TASK PROMPT —
Extract every line of the material that holds the string "Identity".
[START OF GIVEN DATA]
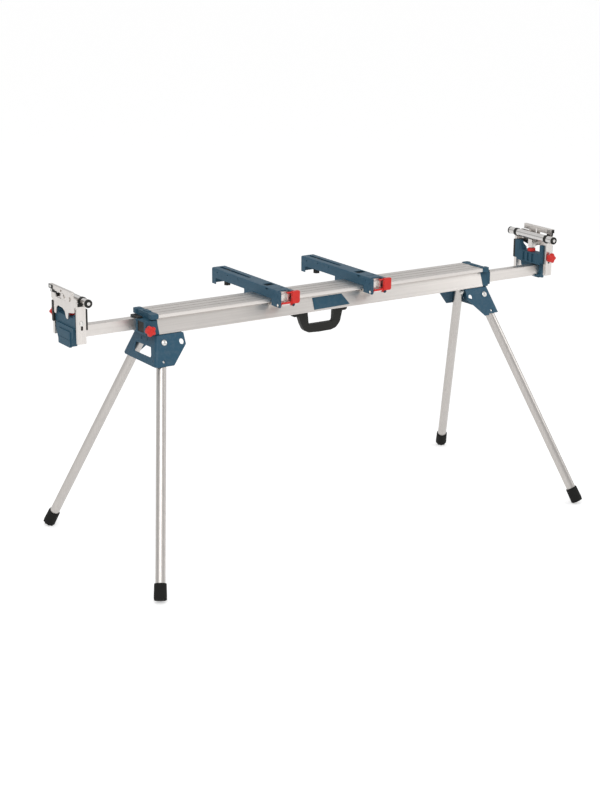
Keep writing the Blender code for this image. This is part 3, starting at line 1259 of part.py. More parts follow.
def make_tool_mount(end, place):
    """Folded channel that sits across the deck, hooked under the rear lip."""
    half = MOUNT_WIDTH / 2
    section = [
        (half, MOUNT_BOTTOM),
        (half, MOUNT_TOP),
        (-half, MOUNT_TOP),
        (-half, MOUNT_BOTTOM),
        (-MOUNT_INNER, MOUNT_BOTTOM),
        (-MOUNT_INNER, MOUNT_UNDERSIDE),
        (MOUNT_INNER, MOUNT_UNDERSIDE),
        (MOUNT_INNER, MOUNT_BOTTOM),
    ]
    bends = (0, MOUNT_BEND_RADIUS, MOUNT_BEND_RADIUS, 0, 0, MOUNT_INNER_RADIUS, MOUNT_INNER_RADIUS, 0)
    channel = across([rounded(section, bends)], -MOUNT_FRONT, MOUNT_BACK)
    mount = piece(f"{end}_tool_mount", channel, BLUE_PAINT, place)
    wide = half + OVERRUN
    under = MOUNT_BOTTOM - OVERRUN
    front_leg = -MOUNT_FRONT + MOUNT_FRONT_LEG
    hook_start = LIP_EDGE + SLIDE_GAP
    hook_end = hook_start + MOUNT_HOOK_LEG
    cut(mount, box((-wide, front_leg, under), (wide, hook_start, MOUNT_SEAT)))
    cut(mount, box((-wide, hook_end, under), (wide, MOUNT_BACK - MOUNT_TAIL, MOUNT_SEAT)))
    corner = [
        (-MOUNT_FRONT - OVERRUN, under),
        (-MOUNT_FRONT - OVERRUN, MOUNT_BOTTOM + MOUNT_CORNER_CUT + OVERRUN),
        (MOUNT_CORNER_CUT + OVERRUN - MOUNT_FRONT, under),
    ]
    cut(mount, along([corner], -wide, wide))
    tail = box((-half + LAP, MOUNT_BACK - MOUNT_WALL, MOUNT_BOTTOM + LAP), (half - LAP, MOUNT_BACK, MOUNT_UNDERSIDE + LAP))
    toe_top = LIP_BOTTOM - SLIDE_GAP
    hook = [
        (hook_start - HOOK_REACH, MOUNT_BOTTOM),
        (hook_start + HOOK_BODY, MOUNT_BOTTOM),
        (hook_start + HOOK_BODY, MOUNT_SEAT + HOOK_RISE),
        (hook_start, MOUNT_SEAT + HOOK_RISE),
        (hook_start, toe_top),
        (hook_start - HOOK_REACH, toe_top),
    ]
    add(mount, tail, along([hook], -MOUNT_INNER - LAP, MOUNT_INNER + LAP))
    through = (MOUNT_UNDERSIDE - OVERRUN, MOUNT_TOP + OVERRUN)
    slot_half = TOP_SLOT_WIDTH / 2
    slot = rounded(rectangle((-slot_half, TOP_SLOT_START), (slot_half, TOP_SLOT_END)), 0.94 * slot_half)
    cut(mount, upward([slot], *through))
    pocket_low = (-POCKET_WIDTH / 2, -POCKET_LENGTH / 2)
    pocket_high = (POCKET_WIDTH / 2, POCKET_LENGTH / 2)
    cut(mount, upward([rounded(rectangle(pocket_low, pocket_high), POCKET_RADIUS)], *through))
    cut(mount, upward([curved_slot()], *through))
    mouth = (-MOUNT_INNER, -MOUNT_FRONT - OVERRUN, MOUNT_UNDERSIDE - OVERRUN)
    mouth_end = (MOUNT_MOUTH_WIDTH - MOUNT_INNER, MOUNT_MOUTH_DEPTH - MOUNT_FRONT, MOUNT_TOP + OVERRUN)
    cut(mount, box(mouth, mouth_end))
    wall_height = MOUNT_TOP - MOUNT_SEAT
    for share, down in SIDE_HOLE_SHARES:
        y, z = share * MOUNT_BACK, MOUNT_TOP - down * wall_height
        cut(mount, cylinder((-wide, y, z), (wide, y, z), SIDE_HOLE_RADIUS))
    places = [(SIDE_SLOT_SHARE, SIDE_SLOT_LENGTH, SIDE_SLOT_HEIGHT)]
    places += [(share, RIVET_SLOT_LENGTH, RIVET_SLOT_HEIGHT) for share in RIVET_SLOT_SHARES]
    for (share, down), length, height in places:
        y, z = -share * MOUNT_FRONT, MOUNT_TOP - down * wall_height
        low, high = (y - length / 2, z - height / 2), (y + length / 2, z + height / 2)
        cut(mount, along([rectangle(low, high)], -wide, wide))
    y, z = LEVER_PIN.y, LEVER_PIN.z
    cut(mount, cylinder((-wide, y, z), (wide, y, z), LEVER_PIN_RADIUS + HOLE_GAP))


def curved_slot():
    """Arc-shaped slot whose middle bows towards the mount's front."""
    steps = 3 * CORNER_STEPS
    outer = CURVED_SLOT_RADIUS + CURVED_SLOT_WIDTH / 2
    inner = CURVED_SLOT_RADIUS - CURVED_SLOT_WIDTH / 2
    start = -math.pi / 2 - CURVED_SLOT_SPAN / 2
    turns = [start + CURVED_SLOT_SPAN * step / steps for step in range(steps + 1)]
    rim = [(outer * math.cos(turn), outer * math.sin(turn) - CURVED_SLOT_CENTRE) for turn in turns]
    back = [(inner * math.cos(turn), inner * math.sin(turn) - CURVED_SLOT_CENTRE) for turn in reversed(turns)]
    return rim + back


def make_clamp_jaw(end, place):
    """Sliding jaw with a toe under the rail's front lip."""
    half = MOUNT_INNER - JAW_SIDE_GAP
    top = MOUNT_UNDERSIDE - SEAT_GAP
    bottom = top - JAW_HEIGHT
    face = JAW_FRONT_SETBACK - MOUNT_FRONT
    grip = -LIP_EDGE - SLIDE_GAP
    toe_top = LIP_BOTTOM - SLIDE_GAP
    outline = [
        (face, top),
        (face, bottom),
        (grip - JAW_LEG, bottom),
        (grip - JAW_LEG, MOUNT_BOTTOM),
        (grip + JAW_TOE_LENGTH, MOUNT_BOTTOM),
        (grip + JAW_TOE_LENGTH, toe_top),
        (grip, toe_top),
        (grip, top),
    ]
    jaw = piece(f"{end}_clamp_jaw", along([outline], -half, half), ALUMINIUM, place, (0, face, bottom))
    middle = bottom + JAW_HEIGHT / 2
    for side in (-1, 1):
        centre = side * JAW_POCKET_PLACE
        low = (centre - JAW_POCKET_WIDTH / 2, face - OVERRUN, middle - JAW_POCKET_HEIGHT / 2)
        high = (centre + JAW_POCKET_WIDTH / 2, face + JAW_POCKET_DEPTH, middle + JAW_POCKET_HEIGHT / 2)
        cut(jaw, box(low, high))


def make_lever(end, place):
    """Release lever: a windowed plate with a thick grip at its right, on two cheeks round the lever pin."""
    back = -MOUNT_FRONT - LEVER_FACE_GAP
    front = back - LEVER_DEPTH
    bottom, top = LEVER_PIN.z + LEVER_BOTTOM_RISE, MOUNT_TOP - LEVER_TOP_DROP
    grip = rectangle((LEVER_GRIP_LEFT, bottom), (LEVER_GRIP_RIGHT, top))
    radii = (0, LEVER_BOTTOM_RADIUS, LEVER_EDGE_RADIUS, 0)
    lever = piece(f"{end}_lever", across([rounded(grip, radii)], front, back), RED_PLASTIC, place, LEVER_PIN)
    frame = rectangle((-LEVER_FRAME_LEFT, bottom), (LEVER_GRIP_LEFT + LAP, top))
    window_low = bottom + LEVER_BAR_HEIGHT
    windows = [
        rounded(rectangle((left, window_low), (right, window_low + LEVER_WINDOW_HEIGHT)), LEVER_EDGE)
        for left, right in LEVER_WINDOW_SHARES
    ]
    add(lever, across([rounded(frame, LEVER_EDGE)] + windows, back - LEVER_FRAME_DEPTH, back))
    bar = rectangle((-LEVER_FRAME_LEFT + LAP, bottom), (LEVER_BAR_RIGHT, bottom + LEVER_BAR_HEIGHT - LEVER_EDGE))
    add(lever, across([rounded(bar, LEVER_EDGE)], front + LEVER_EDGE_RADIUS, back))
    cheek_out = MOUNT_INNER - SLIDE_GAP
    cheek_in = cheek_out - LEVER_CHEEK_THICKNESS
    barrel = circle((LEVER_PIN.y, LEVER_PIN.z), LEVER_BARREL_RADIUS, PIN_SIDES)
    for side in (-1, 1):
        near, far = sorted((side * cheek_in, side * cheek_out))
        arm = [
            (LEVER_PIN.y, LEVER_PIN.z - LEVER_BARREL_RADIUS / 2),
            (LEVER_PIN.y, LEVER_PIN.z + LEVER_BARREL_RADIUS),
            (back - LAP, bottom + LEVER_BAR_HEIGHT - LEVER_EDGE_RADIUS),
            (back - LAP, bottom + LEVER_EDGE),
        ]
        add(lever, along([arm], near, far), along([barrel], near + LAP / 4, far - LAP / 4))
    pin_hole = LEVER_PIN_RADIUS + HOLE_GAP
    wide = MOUNT_INNER
    cut(lever, cylinder((-wide, LEVER_PIN.y, LEVER_PIN.z), (wide, LEVER_PIN.y, LEVER_PIN.z), pin_hole))


def make_lever_pin(end, place):
    """Headed pin through both walls of the mount."""
    face = MOUNT_WIDTH / 2 + SEAT_GAP
    half = [
        (0, face + LEVER_PIN_HEAD),
        (LEVER_PIN_HEAD_RADIUS, face + LEVER_PIN_HEAD),
        (LEVER_PIN_HEAD_RADIUS, face),
        (LEVER_PIN_RADIUS, face),
    ]
    profile = half + [(radius, -height) for radius, height in reversed(half)]
    frame = place @ Matrix.Translation(LEVER_PIN) @ Matrix.Rotation(math.pi / 2, 4, "Y")
    piece(f"{end}_lever_pin", revolved(profile), STEEL, frame)


def make_bolt_knob(end, place):
    """Knob under the slot that fastens the tool, with its stud in the slot and a collar under the top."""
    top = MOUNT_SEAT - BOLT_KNOB_DROP
    frame = place @ Matrix.Translation((0, BOLT_KNOB_PLACE, top))
    outline = lobed(BOLT_KNOB_RADIUS, BOLT_KNOB_DIP, BOLT_KNOB_LOBES)
    handle = prism([outline], BOLT_KNOB_HEIGHT, Matrix.Translation((0, 0, -BOLT_KNOB_HEIGHT)))
    knob = piece(f"{end}_bolt_knob", handle, BLACK_PLASTIC, frame)
    collar_top = MOUNT_UNDERSIDE - SEAT_GAP - top
    half = BOLT_COLLAR_WIDTH / 2
    add(knob, cylinder((0, 0, -LAP), (0, 0, MOUNT_TOP - LAP - top), BOLT_RADIUS))
    add(knob, box((-half, -half, collar_top - BOLT_COLLAR_HEIGHT), (half, half, collar_top)))


# The whole stand

make_rail()
make_carry_handle()
make_name_plate()
make_legs()
for end, place in ENDS.items():
    make_end_cap(end, place)
    make_leg_bracket(end, place)
    make_arm(end, place)
    make_arm_knob(end, place)
    make_carriage(end, place)
    make_support_frame(end, place)
    make_roller(end, place)
    make_stop_bar(end, place)
    make_guide_screw(end, place)
    make_height_knob(end, place)
    make_thumb_wheel(end, place)
    for row, side in (("front", -1), ("rear", 1)):
        turned = side if end == "right" else -side
        make_roller_cap(f"{end}_roller_{row}_cap", place, turned)
        make_roller_bush(f"{end}_roller_{row}_bush", place, turned)
for end, middle in MOUNT_PLACES.items():
    place = Matrix.Translation((middle, 0, 0))
    make_tool_mount(end, place)
    make_clamp_jaw(end, place)
    make_lever(end, place)
    make_lever_pin(end, place)
    make_bolt_knob(end, place)
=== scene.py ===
"""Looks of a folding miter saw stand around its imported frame: finishes, finer forms, light and camera."""

import json
import math

import bmesh
import bpy
from mathutils import Matrix, Vector

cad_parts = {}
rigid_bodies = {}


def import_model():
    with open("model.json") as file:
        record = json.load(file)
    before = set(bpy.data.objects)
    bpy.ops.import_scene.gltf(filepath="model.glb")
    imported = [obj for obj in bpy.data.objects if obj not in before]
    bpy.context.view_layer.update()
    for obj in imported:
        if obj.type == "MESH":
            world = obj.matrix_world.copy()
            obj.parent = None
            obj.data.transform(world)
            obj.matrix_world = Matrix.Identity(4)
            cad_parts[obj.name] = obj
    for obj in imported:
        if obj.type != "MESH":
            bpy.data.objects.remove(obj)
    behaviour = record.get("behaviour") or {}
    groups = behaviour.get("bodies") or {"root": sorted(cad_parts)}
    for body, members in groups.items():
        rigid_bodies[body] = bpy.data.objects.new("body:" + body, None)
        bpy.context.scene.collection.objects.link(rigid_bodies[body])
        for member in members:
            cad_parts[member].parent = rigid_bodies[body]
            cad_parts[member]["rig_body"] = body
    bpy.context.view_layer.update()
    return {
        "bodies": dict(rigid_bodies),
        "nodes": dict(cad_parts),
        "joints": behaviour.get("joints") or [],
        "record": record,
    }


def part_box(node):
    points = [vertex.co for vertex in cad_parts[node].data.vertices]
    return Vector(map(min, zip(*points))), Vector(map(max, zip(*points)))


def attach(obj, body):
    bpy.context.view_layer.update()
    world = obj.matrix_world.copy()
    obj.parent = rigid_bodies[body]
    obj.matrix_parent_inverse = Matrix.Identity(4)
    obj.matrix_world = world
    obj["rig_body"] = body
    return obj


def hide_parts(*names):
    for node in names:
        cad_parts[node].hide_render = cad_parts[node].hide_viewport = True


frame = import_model()
NODES = frame["nodes"]
SCENE = bpy.context.scene
HALF_TURN = Matrix.Rotation(math.pi, 4, "Z")
HERE = Matrix.Identity(4)
ENDS = {"right": HERE, "left": HALF_TURN}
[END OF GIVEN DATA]
SOLVED PROBLEM —
            obj.matrix_world = Matrix.Identity(4)
    obj.matrix_parent_inverse = Matrix.Identity(4)
HERE = Matrix.Identity(4)